Industry research has tended to frame the opportunity as incremental — and largely wholesale. A GSMA Intelligence overview of the category argues that direct-to-device can help telcos “chip away” at coverage gaps and suggests an incremental revenue opportunity for operators of over $30bn by 2035, with wholesale partnerships the most likely revenue model.
That framing matters because it brings the conversation down to earth. If direct-to-device is mainly wholesale, then the winners will be the firms that can integrate smoothly with mobile networks, prove reliability for emergency use, and deliver a cost per megabyte that does not frighten carriers.
In that light, AST’s bet on fewer, larger satellites becomes clearer. If each satellite can deliver higher capacity, you might need fewer of them for a service that carriers can brand and price. But those satellites are heavy, complex and expensive — and the launch campaign must be executed with industrial discipline.

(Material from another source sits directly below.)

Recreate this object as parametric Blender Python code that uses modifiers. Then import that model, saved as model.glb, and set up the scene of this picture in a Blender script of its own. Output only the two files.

A late-February launch, and a 2026 verdict
So what will BlueBird 7 actually prove?
Not that satellites can replace towers. They cannot. Physics wins.
But it can prove three things that matter more:
- that a truly standard smartphone can maintain a usable broadband-grade link to a spacecraft with no extra hardware;
- that a new heavy-lift rocket can fly, land, and fly again on a cadence that supports constellation build-out;
- that the bottleneck has shifted from “can we do it?” to “can we operate it?” — spectrum permissions, ground gateways, carrier products, and the unglamorous work of making a new network behave like an old one.
A decade ago, satellite-to-phone looked like a niche. In 2026, it is starting to look like a feature the public will simply expect — like WiFi calling or eSIM — especially after the first time it saves someone in a blackout, a wildfire, or a flood.
The uncomfortable question for the industry is not whether it will work. It is whether it will work well enough, cheaply enough, and legally enough to become boring. BlueBird 7’s job is to make that future feel less like a concept deck — and more like a launch manifest.